- **GOAL OF THE EXERCISE**: Read the listing and extract each line that includes the word "context".

- **DATASET EXTRACT**:
------------------------------------

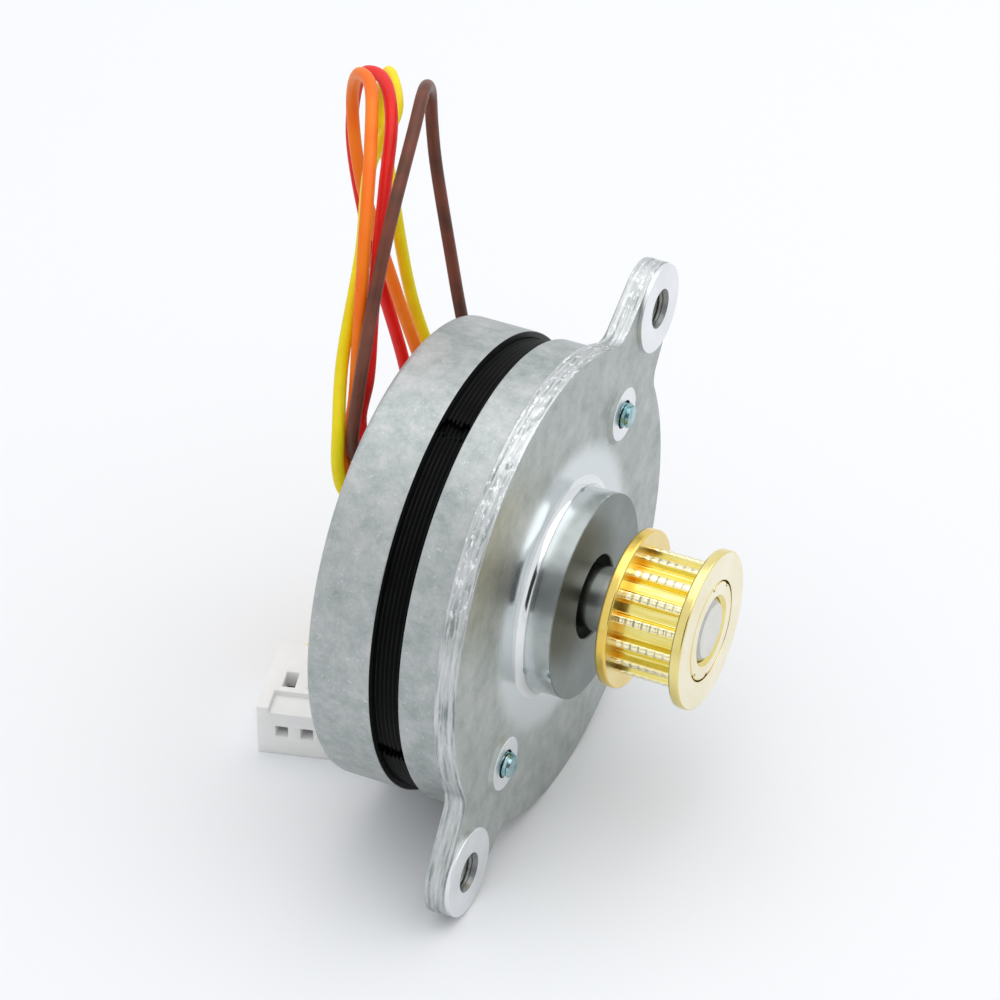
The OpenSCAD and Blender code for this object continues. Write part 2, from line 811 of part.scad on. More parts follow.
// One tooth space, drawn along +X and open past the tips
module pulley_space() {
    tip_w = pulley_space_w + 2 * (pulley_tooth_depth + overrun) * tan(pulley_space_flank);
    polygon([
        [pulley_root_r, -pulley_space_w / 2],
        [pulley_root_r, pulley_space_w / 2],
        [pulley_tip_r + overrun, tip_w / 2],
        [pulley_tip_r + overrun, -tip_w / 2],
    ]);
}

module pulley_hub() {
    bore_r = shaft_r + seat_gap;
    color(brass_color) difference() {
        union() {
            axial(teeth_rear_x) linear_extrude(belt_way_w) difference() {
                circle(pulley_tip_r);
                for (k = [0:pulley_teeth - 1])
                    facing(pulley_phase + (k + 0.5) * 360 / pulley_teeth) pulley_space();
            }
            rod(pulley_rear_x, pulley_front_x, pulley_nose_r);
        }
        turned([
            [0, pulley_rear_x - overrun],
            [bore_r + bore_chamfer + overrun, pulley_rear_x - overrun],
            [bore_r, pulley_rear_x + bore_chamfer],
            [bore_r, pulley_front_x - bore_chamfer],
            [bore_r + bore_chamfer + overrun, pulley_front_x + overrun],
            [0, pulley_front_x + overrun],
        ]);
    }
}

module pulley_flange(rear_x) {
    front_x = rear_x + flange_t;
    color(brass_color) turned([
        [pulley_nose_r + seat_gap, rear_x],
        [pulley_flange_r - flange_chamfer, rear_x],
        [pulley_flange_r, rear_x + flange_chamfer],
        [pulley_flange_r, front_x - flange_chamfer],
        [pulley_flange_r - flange_chamfer, front_x],
        [pulley_nose_r + seat_gap, front_x],
    ]);
}

module pulley_rear_flange() {
    pulley_flange(pulley_rear_x);
}

module pulley_front_flange() {
    pulley_flange(teeth_front_x);
}

// Leads and plug

// Neck of the grommet, a slot along the row of leads, grown all round by a margin
module grommet_outline(grow) {
    run = (lead_count - 1) * lead_pitch;
    facing(grommet_angle) translate([grommet_r, 0]) {
        square([grommet_neck_w + 2 * grow, run], center = true);
        for (v = [-1, 1]) translate([0, v * run / 2]) circle(grommet_neck_w / 2 + grow);
    }
}

module lead_grommet() {
    color(nylon_color) {
        axial(grommet_face_x) linear_extrude(grommet_flange_t) grommet_outline(grommet_lip);
        axial(rear_face_x) linear_extrude(rear_floor_t) grommet_outline(0);
        axial(rear_inner_x) linear_extrude(grommet_inner_t) grommet_outline(grommet_lip);
    }
}

// Start of a lead on the grommet's face, moved back along the shaft
function lead_start(k, back) =
    let (side = (k - (lead_count - 1) / 2) * lead_pitch)
    [
        grommet_face_x - back,
        grommet_r * sin(grommet_angle) + side * cos(grommet_angle),
        grommet_r * cos(grommet_angle) - side * sin(grommet_angle),
    ];

// Point on a lead's way into the plug, a distance before the housing's face
function lead_end(k, before) =
    let (side = (k - (lead_count - 1) / 2) * plug_pitch)
    [
        plug_x + side * cos(plug_turn) - before * sin(plug_turn),
        plug_y + side * sin(plug_turn) + before * cos(plug_turn),
        floor_z + plug_h / 2,
    ];

function lead_route(k, run) = concat(
    [lead_start(k, 0), lead_start(k, lead_straight_l)],
    run,
    [lead_end(k, plug_approach_l), lead_end(k, -lead_entry_l)]
);

function unit(v) = v / norm(v);

// Rings of a tube along a route, carried on without twist
function tube_points(route, r) =
    let (
        last = len(route) - 1,
        along = [
            for (i = [0:last])
                unit(route[min(i + 1, last)] - route[max(i - 1, 0)])
        ]
    )
    [
        for (i = 0, n = [0, 0, 1]; i <= last; i = i + 1, n = i <= last ? level(n, along[i]) : n)
            let (b = cross(along[i], n))
            each [
                for (s = [0:lead_sides - 1])
                    let (a = 360 * (s + 0.5) / lead_sides)
                    route[i] + r * (cos(a) * n + sin(a) * b)
            ]
    ];

function level(n, along) = unit(n - (n * along) * along);

module tube_along(route, r) {
    rings = len(route);
    sides = [
        for (i = [0:rings - 2], s = [0:lead_sides - 1])
            let (
                a = i * lead_sides + s,
                b = i * lead_sides + (s + 1) % lead_sides
            )
            each [[a, b, a + lead_sides], [b, b + lead_sides, a + lead_sides]]
    ];
    caps = [
        [for (s = [lead_sides - 1:-1:0]) s],
        [for (s = [0:lead_sides - 1]) (rings - 1) * lead_sides + s],
    ];
    polyhedron(tube_points(route, r), concat(sides, caps));
}

module lead_yellow() {
    color("#f0dc10") tube_along(lead_route(0, yellow_run), lead_r);
}

module lead_orange() {
    color("#ff7820") tube_along(lead_route(1, orange_run), lead_r);
}

module lead_brown() {
    color("#6b4038") tube_along(lead_route(2, brown_run), lead_r);
}

module lead_red() {
    color("#e02818") tube_along(lead_route(3, red_run), lead_r);
}

// Frame of the plug: its own +X runs along the row of ways, and it mates towards its own -Y
module at_plug() {
    translate([plug_x, plug_y, floor_z]) rotate([0, 0, plug_turn]) children();
}

module at_ways() {
    for (k = [0:lead_count - 1])
        translate([(k - (lead_count - 1) / 2) * plug_pitch, 0, plug_h / 2]) children();
}

module plug_housing() {
    plug_w = (lead_count - 1) * plug_pitch + 2 * plug_cheek_w;
    color("#f2f2ee") at_plug() difference() {
        union() {
            translate([-plug_w / 2, -plug_l, 0]) cube([plug_w, plug_l, plug_h - plug_step_h]);
            translate([-plug_w / 2, plug_step_l - plug_l, 0])
                cube([plug_w, plug_l - plug_step_l, plug_h]);
            for (side = [-1, 1])
                translate([side * (plug_w - plug_rib_w) / 2 - plug_rib_w / 2, -plug_l, 0])
                    cube([plug_rib_w, plug_l, plug_h]);
        }
        at_ways() {
            translate([-plug_way_w / 2, -plug_way_l, -plug_way_w / 2])
                cube([plug_way_w, plug_way_l + overrun, plug_way_w]);
            translate([-plug_pin_w / 2, -plug_l - overrun, -plug_pin_w / 2])
                cube([plug_pin_w, plug_l, plug_pin_w]);
            translate([-plug_window_w / 2, -plug_window_setback - plug_window_l, 0])
                cube([plug_window_w, plug_window_l, plug_h]);
        }
    }
}

module plug_terminals() {
    color(machined_color) at_plug() at_ways() difference() {
        translate([-terminal_w / 2, -lead_entry_l - terminal_l, -terminal_w / 2])
            cube([terminal_w, terminal_l, terminal_w]);
        translate([-terminal_bore_w / 2, -lead_entry_l - terminal_l - overrun, -terminal_bore_w / 2])
            cube([terminal_bore_w, terminal_l, terminal_bore_w]);
    }
}

front_cover();
rear_cover();
stator_stack();
case_screws();
shaft();
rotor_cup_front();
rotor_magnet();
rotor_cup_rear();
pulley_hub();
pulley_rear_flange();
pulley_front_flange();
front_bearing_outer_ring();
front_bearing_inner_ring();
front_bearing_balls();
front_bearing_cage();
front_bearing_shields();
rear_bearing_outer_ring();
rear_bearing_inner_ring();
rear_bearing_balls();
rear_bearing_cage();
rear_bearing_shields();
wave_washer();
front_insulator();
rear_insulator();
coils();
lead_grommet();
lead_yellow();
lead_orange();
lead_brown();
lead_red();
plug_housing();
plug_terminals();
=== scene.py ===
import math
from functools import partial

import bmesh
import bpy
import numpy as np
from mathutils import Matrix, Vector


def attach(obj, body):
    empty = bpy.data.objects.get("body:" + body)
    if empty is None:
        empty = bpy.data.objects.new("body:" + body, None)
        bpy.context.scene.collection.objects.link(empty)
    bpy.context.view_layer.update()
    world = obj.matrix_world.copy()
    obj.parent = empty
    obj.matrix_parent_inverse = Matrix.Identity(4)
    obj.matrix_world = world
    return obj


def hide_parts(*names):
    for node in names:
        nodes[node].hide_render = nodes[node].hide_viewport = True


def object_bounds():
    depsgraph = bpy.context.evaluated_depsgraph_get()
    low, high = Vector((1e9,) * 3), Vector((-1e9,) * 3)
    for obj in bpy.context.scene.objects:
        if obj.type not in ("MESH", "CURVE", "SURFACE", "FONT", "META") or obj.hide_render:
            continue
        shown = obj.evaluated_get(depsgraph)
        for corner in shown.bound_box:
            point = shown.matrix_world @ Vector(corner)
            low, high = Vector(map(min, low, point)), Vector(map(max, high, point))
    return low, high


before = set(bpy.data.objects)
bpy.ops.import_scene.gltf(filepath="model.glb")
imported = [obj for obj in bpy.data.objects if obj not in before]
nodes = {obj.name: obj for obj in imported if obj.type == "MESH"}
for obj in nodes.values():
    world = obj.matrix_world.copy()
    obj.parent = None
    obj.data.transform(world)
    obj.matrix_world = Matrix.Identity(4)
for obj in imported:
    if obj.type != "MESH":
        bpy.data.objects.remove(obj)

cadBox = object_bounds()
scene = bpy.context.scene

# Small round stepper motor with a belt pulley. X is the shaft axis, Z points up.
# Sizes in the dictionaries are millimetres; meshes are written in metres.
# Angles go round the shaft from +Z towards +Y, in degrees.
mm = 0.001
earLine = 48.87          # angle of the upper ear
sheetPitch = 0.35        # thickness of one lamination


# Puts new data into the scene as an object
def newObject(name, data):
    made = bpy.data.objects.new(name, data)
    scene.collection.objects.link(made)
    return made


# Camera at the photograph's viewing angle
cameraLook = {
    "place": (0.10707, -0.23569, 0.20907),
    "right": (0.9034, 0.4288, -0.0028),
    "up": (-0.2608, 0.5545, 0.7903),
    "back": (0.3404, -0.7132, 0.6128),
    "lens": 159.54,
    "sensor": 36,
    "clip": (0.01, 20),
}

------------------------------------

- **REPLY**:
        bpy.context.scene.collection.objects.link(empty)
    bpy.context.view_layer.update()
    depsgraph = bpy.context.evaluated_depsgraph_get()
    for obj in bpy.context.scene.objects:
scene = bpy.context.scene